_Aim:_ Of the material below, the lines to be retyped are those from the line containing "Continue the Blender" through the line containing "self.heights = self.rounded_heights()", inclusive; reproduce them exactly.

_Dataset rows:_

┏━━

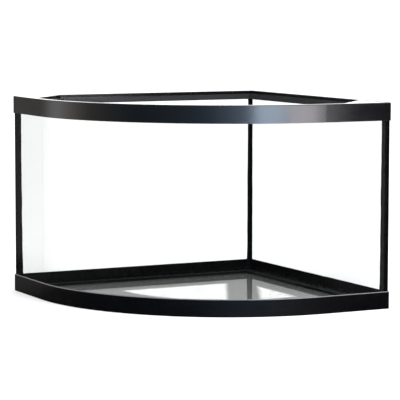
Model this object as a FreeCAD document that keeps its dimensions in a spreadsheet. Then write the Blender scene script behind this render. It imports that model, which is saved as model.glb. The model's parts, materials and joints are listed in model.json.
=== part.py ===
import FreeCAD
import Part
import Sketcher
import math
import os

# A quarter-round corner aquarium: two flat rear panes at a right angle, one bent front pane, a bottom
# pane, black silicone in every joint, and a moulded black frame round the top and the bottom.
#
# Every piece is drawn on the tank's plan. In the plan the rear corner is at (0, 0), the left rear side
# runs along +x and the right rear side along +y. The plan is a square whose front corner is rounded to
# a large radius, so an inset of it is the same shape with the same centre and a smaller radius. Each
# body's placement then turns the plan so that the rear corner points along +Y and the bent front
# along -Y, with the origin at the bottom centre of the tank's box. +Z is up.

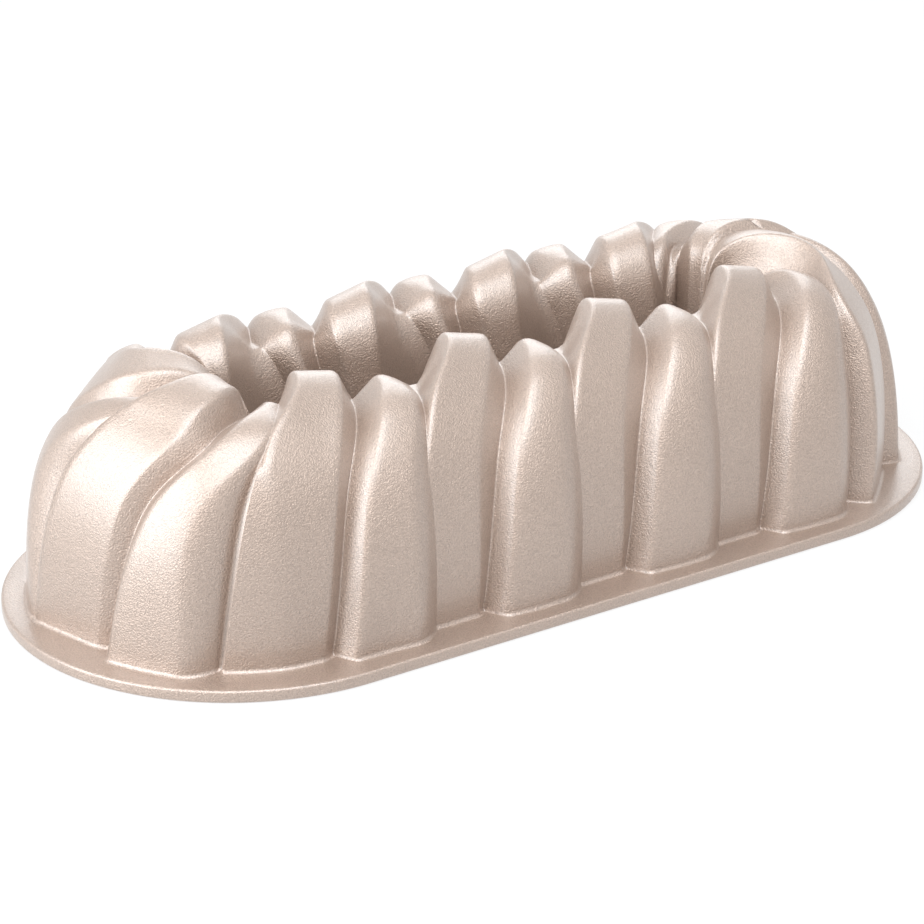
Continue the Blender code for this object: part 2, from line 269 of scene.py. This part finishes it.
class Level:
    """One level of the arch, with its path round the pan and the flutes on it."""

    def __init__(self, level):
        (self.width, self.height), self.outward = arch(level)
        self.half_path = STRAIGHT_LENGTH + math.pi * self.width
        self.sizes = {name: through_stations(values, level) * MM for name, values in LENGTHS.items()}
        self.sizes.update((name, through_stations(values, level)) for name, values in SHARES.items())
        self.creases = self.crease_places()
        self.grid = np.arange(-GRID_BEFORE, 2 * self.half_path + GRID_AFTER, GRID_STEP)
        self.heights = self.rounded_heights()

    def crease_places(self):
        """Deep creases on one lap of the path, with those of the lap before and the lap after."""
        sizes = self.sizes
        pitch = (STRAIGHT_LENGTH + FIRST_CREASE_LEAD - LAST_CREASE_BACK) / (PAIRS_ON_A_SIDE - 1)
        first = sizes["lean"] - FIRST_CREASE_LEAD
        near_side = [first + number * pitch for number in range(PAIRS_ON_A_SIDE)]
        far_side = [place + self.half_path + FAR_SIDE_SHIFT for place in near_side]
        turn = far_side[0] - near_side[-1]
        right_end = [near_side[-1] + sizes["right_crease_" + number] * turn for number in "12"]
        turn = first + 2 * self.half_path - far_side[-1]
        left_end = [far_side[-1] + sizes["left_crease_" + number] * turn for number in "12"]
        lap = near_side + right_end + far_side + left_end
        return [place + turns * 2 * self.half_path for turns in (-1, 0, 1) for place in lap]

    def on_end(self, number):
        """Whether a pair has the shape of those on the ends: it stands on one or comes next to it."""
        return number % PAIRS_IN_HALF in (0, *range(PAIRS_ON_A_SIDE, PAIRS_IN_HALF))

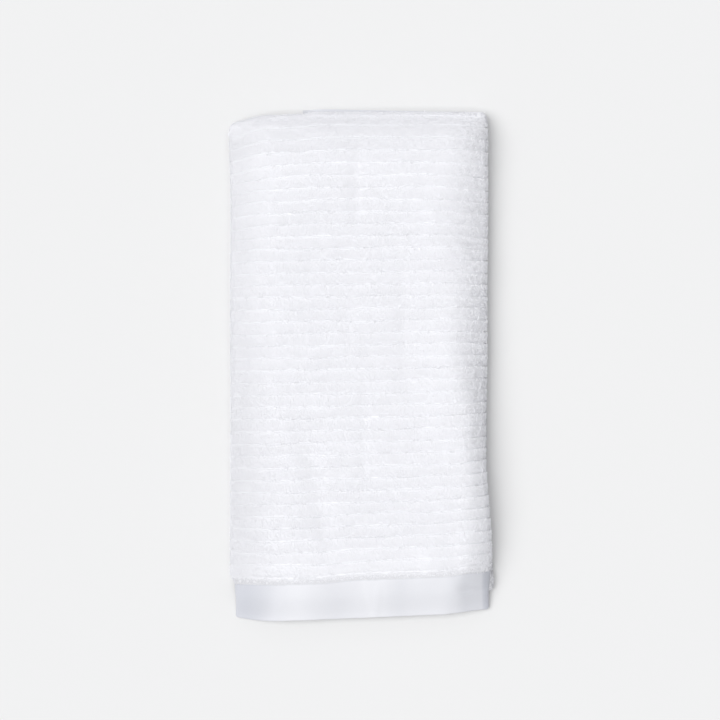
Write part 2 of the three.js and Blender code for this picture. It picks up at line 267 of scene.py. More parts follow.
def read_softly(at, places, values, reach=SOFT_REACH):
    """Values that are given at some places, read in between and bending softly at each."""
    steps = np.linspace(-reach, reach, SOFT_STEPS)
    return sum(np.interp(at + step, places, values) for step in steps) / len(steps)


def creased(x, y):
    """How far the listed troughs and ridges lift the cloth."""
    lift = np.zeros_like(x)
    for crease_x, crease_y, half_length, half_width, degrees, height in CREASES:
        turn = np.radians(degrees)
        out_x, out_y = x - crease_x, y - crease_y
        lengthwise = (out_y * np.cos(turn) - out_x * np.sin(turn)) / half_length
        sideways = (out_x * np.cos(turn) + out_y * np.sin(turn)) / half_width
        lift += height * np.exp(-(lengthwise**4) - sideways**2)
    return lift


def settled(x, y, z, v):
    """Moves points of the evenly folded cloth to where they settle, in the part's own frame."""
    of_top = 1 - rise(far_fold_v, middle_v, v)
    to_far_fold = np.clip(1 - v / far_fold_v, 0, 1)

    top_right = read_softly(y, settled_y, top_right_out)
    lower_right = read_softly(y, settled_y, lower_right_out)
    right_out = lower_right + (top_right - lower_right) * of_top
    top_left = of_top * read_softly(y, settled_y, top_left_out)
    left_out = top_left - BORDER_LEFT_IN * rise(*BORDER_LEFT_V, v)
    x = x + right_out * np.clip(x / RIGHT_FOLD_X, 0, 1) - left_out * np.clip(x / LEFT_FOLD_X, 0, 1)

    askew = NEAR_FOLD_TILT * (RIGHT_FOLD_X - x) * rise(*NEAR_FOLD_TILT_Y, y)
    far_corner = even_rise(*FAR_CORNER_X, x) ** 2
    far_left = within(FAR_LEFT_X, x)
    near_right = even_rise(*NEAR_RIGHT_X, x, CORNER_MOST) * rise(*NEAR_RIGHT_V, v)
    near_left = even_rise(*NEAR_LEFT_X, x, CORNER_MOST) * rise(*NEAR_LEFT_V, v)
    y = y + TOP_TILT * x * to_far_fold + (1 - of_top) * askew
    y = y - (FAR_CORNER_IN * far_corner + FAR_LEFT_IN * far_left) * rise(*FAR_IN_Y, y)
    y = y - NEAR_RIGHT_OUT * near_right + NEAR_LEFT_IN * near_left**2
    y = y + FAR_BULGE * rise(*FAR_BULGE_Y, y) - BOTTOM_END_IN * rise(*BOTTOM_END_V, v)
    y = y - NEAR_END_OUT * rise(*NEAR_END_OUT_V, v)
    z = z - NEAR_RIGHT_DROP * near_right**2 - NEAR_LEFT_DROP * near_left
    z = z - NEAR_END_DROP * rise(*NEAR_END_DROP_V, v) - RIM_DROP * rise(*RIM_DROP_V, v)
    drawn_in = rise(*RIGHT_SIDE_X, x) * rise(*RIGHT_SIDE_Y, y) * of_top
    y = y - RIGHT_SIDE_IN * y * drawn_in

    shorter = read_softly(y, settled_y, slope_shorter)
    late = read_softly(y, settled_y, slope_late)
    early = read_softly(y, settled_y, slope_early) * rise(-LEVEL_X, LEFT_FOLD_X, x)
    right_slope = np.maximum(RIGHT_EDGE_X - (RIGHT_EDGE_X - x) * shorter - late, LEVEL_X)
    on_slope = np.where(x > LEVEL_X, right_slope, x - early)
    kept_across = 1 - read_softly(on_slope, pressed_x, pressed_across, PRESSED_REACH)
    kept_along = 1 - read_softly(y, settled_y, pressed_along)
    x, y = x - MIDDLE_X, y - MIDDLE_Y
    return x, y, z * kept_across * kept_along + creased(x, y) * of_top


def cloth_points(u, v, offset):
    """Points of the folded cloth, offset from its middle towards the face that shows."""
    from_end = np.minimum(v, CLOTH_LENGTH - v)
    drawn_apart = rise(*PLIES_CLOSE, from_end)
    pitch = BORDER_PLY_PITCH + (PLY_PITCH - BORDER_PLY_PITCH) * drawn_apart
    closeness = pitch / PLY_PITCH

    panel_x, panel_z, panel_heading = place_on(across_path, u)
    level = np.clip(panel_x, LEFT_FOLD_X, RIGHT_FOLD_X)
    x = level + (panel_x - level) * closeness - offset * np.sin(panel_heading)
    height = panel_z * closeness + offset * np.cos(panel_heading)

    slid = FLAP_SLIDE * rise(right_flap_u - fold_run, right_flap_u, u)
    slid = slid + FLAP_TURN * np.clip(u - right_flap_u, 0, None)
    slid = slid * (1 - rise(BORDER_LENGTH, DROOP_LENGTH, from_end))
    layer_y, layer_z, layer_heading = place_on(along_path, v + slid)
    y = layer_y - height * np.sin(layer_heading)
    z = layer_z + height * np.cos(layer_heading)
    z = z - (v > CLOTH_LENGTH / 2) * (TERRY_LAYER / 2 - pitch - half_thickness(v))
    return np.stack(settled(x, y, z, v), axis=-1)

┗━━
┏━━

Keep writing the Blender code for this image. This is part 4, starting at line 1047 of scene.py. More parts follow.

┗━━

_Written solution:_
Continue the Blender code for this object: part 2, from line 269 of scene.py. This part finishes it.
class Level:
    """One level of the arch, with its path round the pan and the flutes on it."""

    def __init__(self, level):
        (self.width, self.height), self.outward = arch(level)
        self.half_path = STRAIGHT_LENGTH + math.pi * self.width
        self.sizes = {name: through_stations(values, level) * MM for name, values in LENGTHS.items()}
        self.sizes.update((name, through_stations(values, level)) for name, values in SHARES.items())
        self.creases = self.crease_places()
        self.grid = np.arange(-GRID_BEFORE, 2 * self.half_path + GRID_AFTER, GRID_STEP)
        self.heights = self.rounded_heights()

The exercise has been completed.